In some ways the career of David Beckham was a harbinger of these developments. While never the most talented footballer in the UK, he became arguably the most famous player in the world due to the way he projected a carefully curated image. It’s this increasing image-awareness that also brought us the Premier League series All or Nothing on Amazon Prime. In taking cameras into the previously sacrosanct dressing rooms of Manchester City, Tottenham Hotspur and Arsenal, the show exposed the kind of conflicts that have traditionally been hidden from public view, as well as shots of footballers’ high-performance cars and expensive home interiors. Most of all, it offered a glimpse of athletes away from the cliches of after-match interviews.

In the US, where the trend is more advanced, everything from American football and cheerleading through to surfing (season two of Make or Break debuts on Apple TV+ this month) has received the reality TV treatment. It’s also the market where Drive to Survive has been credited with opening up F1 to a wider and younger audience. TV ratings for the sport were up 40% by 2021. The show effectively removed the opaque helmets from the drivers and introduced their high-pressure, if luxurious, lifestyles to a new generation of viewers.

“We’ve given drivers their identities,” Ross Brawn, F1’s former managing director, said. “And that’s been enhanced by Drive to Survive, which has really focused on the personalities.”

Some participants, such as the fiercely competitive but often thwarted Australian Daniel Ricciardo, the former McLaren driver, proved to be naturals in front of the camera. And previously shadowy figures – such as team principals Toto Wolff of Mercedes and Red Bull’s Christian Horner – were placed centre stage in an intriguing battle of wills and machinations.

“I think it’s got to be the single most important impact for F1 in North America,” Zak Brown, the chief executive of McLaren Racing, said.
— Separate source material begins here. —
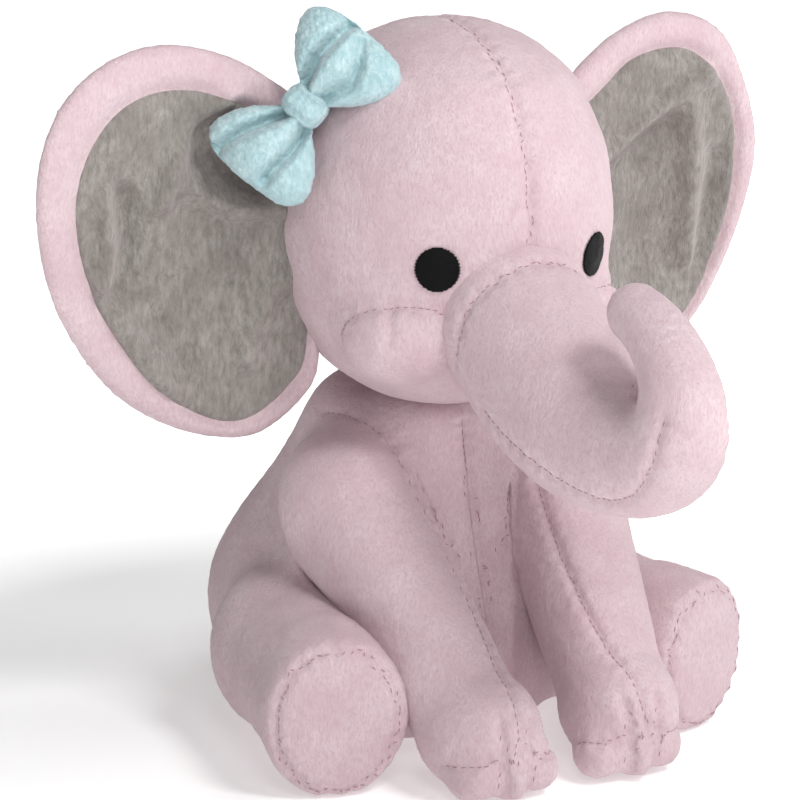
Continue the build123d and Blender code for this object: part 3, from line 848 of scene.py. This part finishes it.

Golfer Brooks Koepka practising at home in Netflix’s Full Swing.
Golfer Brooks Koepka practising at home in Netflix’s Full Swing. Photograph: Netflix

Initially the two biggest teams, Mercedes and Ferrari, refused to participate in the programme – F1 is a notoriously secretive sport in which the standard mode of communication is paranoia – but relented when they saw the viewing figures.
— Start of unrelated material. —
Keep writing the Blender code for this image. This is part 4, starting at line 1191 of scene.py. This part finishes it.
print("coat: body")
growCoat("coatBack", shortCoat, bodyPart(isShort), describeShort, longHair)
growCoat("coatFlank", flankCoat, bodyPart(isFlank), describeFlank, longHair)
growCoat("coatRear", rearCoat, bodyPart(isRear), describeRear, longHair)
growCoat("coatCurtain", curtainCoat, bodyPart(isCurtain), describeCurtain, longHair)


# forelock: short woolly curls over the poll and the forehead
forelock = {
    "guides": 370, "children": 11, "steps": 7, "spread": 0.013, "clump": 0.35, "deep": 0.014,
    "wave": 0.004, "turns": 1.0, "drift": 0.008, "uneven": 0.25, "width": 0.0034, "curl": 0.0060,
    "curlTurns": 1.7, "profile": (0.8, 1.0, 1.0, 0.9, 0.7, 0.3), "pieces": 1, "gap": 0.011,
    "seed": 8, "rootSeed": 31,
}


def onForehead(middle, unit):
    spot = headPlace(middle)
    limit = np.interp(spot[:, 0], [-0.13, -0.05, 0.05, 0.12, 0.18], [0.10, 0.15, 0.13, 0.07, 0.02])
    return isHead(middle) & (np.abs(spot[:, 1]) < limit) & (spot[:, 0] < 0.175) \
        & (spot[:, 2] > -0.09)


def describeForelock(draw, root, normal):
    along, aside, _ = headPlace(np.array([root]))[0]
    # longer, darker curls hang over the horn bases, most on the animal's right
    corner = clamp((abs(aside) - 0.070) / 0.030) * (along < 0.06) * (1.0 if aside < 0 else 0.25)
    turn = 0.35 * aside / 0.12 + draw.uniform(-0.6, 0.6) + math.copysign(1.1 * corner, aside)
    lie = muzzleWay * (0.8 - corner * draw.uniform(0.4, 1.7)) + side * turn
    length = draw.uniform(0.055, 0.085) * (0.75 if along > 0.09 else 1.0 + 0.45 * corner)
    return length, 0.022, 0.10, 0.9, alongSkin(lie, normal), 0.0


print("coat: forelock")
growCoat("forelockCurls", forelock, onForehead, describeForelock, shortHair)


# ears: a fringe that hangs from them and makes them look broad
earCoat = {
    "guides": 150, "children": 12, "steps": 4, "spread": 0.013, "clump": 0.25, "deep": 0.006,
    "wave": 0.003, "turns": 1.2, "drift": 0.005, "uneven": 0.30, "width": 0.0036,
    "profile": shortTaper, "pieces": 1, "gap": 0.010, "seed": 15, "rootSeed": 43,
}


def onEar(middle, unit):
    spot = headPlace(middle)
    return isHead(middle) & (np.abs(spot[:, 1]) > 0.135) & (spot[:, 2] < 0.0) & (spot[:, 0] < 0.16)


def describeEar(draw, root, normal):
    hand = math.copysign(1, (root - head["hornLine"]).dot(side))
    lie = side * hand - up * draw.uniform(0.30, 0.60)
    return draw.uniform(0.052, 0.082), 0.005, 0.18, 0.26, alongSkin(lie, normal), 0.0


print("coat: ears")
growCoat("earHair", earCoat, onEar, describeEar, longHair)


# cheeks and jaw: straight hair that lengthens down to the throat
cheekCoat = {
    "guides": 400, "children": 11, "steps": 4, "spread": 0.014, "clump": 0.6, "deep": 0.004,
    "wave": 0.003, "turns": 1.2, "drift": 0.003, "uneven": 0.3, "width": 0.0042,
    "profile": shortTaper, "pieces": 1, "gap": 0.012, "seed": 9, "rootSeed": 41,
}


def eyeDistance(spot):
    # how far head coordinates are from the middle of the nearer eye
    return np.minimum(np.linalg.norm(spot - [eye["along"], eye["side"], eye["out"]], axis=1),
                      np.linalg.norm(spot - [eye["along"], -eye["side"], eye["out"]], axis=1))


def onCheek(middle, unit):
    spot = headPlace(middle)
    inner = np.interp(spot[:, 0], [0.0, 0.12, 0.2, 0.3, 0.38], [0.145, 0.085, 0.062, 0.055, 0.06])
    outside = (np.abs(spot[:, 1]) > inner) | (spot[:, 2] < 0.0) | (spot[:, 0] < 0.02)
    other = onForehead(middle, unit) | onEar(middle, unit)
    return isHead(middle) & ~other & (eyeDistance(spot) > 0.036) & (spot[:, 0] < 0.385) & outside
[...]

Still, a number of drivers and team managers have voiced concerns about the way the action is edited to create false rivalries and tensions – as if, without the cameras, all is usually peace and harmony in the paddock. A more serious accusation is that, in ramping up the drama, the coverage affected the outcome of competition.

At the end of the 2021 season, the driver’s championship was controversially settled on the last lap of the Abu Dhabi grand prix after a decision by race director Michael Masi to order a restart that did not follow the rules. The call robbed Lewis Hamilton of almost certain victory and some observers felt that the F1 hierarchy had been swayed by the need for a suitable TV denouement.

“It was obviously made to be a fight, it was for the TV of course,” said McLaren driver Lando Norris after Max Verstappen, amid confusion and appeals, edged out Hamilton to claim the title.

Gay-Rees quickly dismisses the idea. “I think [Masi] was just under a lot of pressure and got things slightly wrong. I don’t think he was thinking ‘What does Netflix want?’”

Yet Gay-Rees does believe that the barriers between sporting action and the stories that envelop it are destined to be broken down in the future by more comprehensive television coverage.

“I think you will see a divergence of broadcast strategies that will make the experience less siloed and more fluid,” he says. “As the narrative develops, the documentary piece and the live piece will become more integrated.”

If shows such as Drive to Survive and Break Point are the first steps in that process, it’s noticeable that different shows about the same sport are spread across different broadcasters. For example, F1 is shown on Sky Sports but Drive to Survive is on Netflix. Similarly, Break Point, which focuses on the generation of players struggling to emerge from the long shadow of Roger Federer and Serena Williams, is on Netflix, but tennis matches are shared between its streaming rival Amazon Prime and Eurosport, with the BBC monopolising Wimbledon.

Tennis player Nick Kyrgios in Netflix’s Break Point.
Tennis player Nick Kyrgios in Netflix’s Break Point. Photograph: Netflix

The early signs are that the integrated experience is enduring some teething problems. The first five episodes of Break Point were released before the Australian Open in January and featured nine promising younger players and Kyrgios, 27 – a controversial figure on the tennis court who has admitted shoving his ex-girlfriend Chiara Passari in Canberra in 2021, but avoided a criminal conviction.

Not one of the nine went beyond the fourth round, with most either injured – like Kyrgios, who withdrew before his opening match – or going out by the second round. Some observers spoke of “the Netflix Curse”, but the real question is whether participation in a reality TV show has a negative effect on performance. In elite sport, after all, the margins are so fine that any distraction is seen as a threat.

For Blake Friend, who manages Ricciardo, Drive to Survive improved his client’s commercial allure, adding 2 million followers to his Instagram account. “People’s first comments when he meets them are often ‘we saw you on Netflix’,” he said at the end of 2021. Yet it’s worth noting that while Ricciardo was one of the show’s most prominent drivers, he has since lost his place as an F1 competitor and is now only the standby driver at Red Bull.

It’s also hard to imagine serial winners such as F1’s Hamilton or Australian Open champion Novak Djokovic allowing cameras into their hotel rooms in the way that tennis players Matteo Berrettini and his girlfriend, Ajla Tomljanović, do in Break Point. But then, as we come to know these sportspeople in closer and more intimate ways – and Gay-Rees says he receives dozens of offers from sports administrators, teams and individuals wanting the close attention – being a winner may become less important than being a winning personality.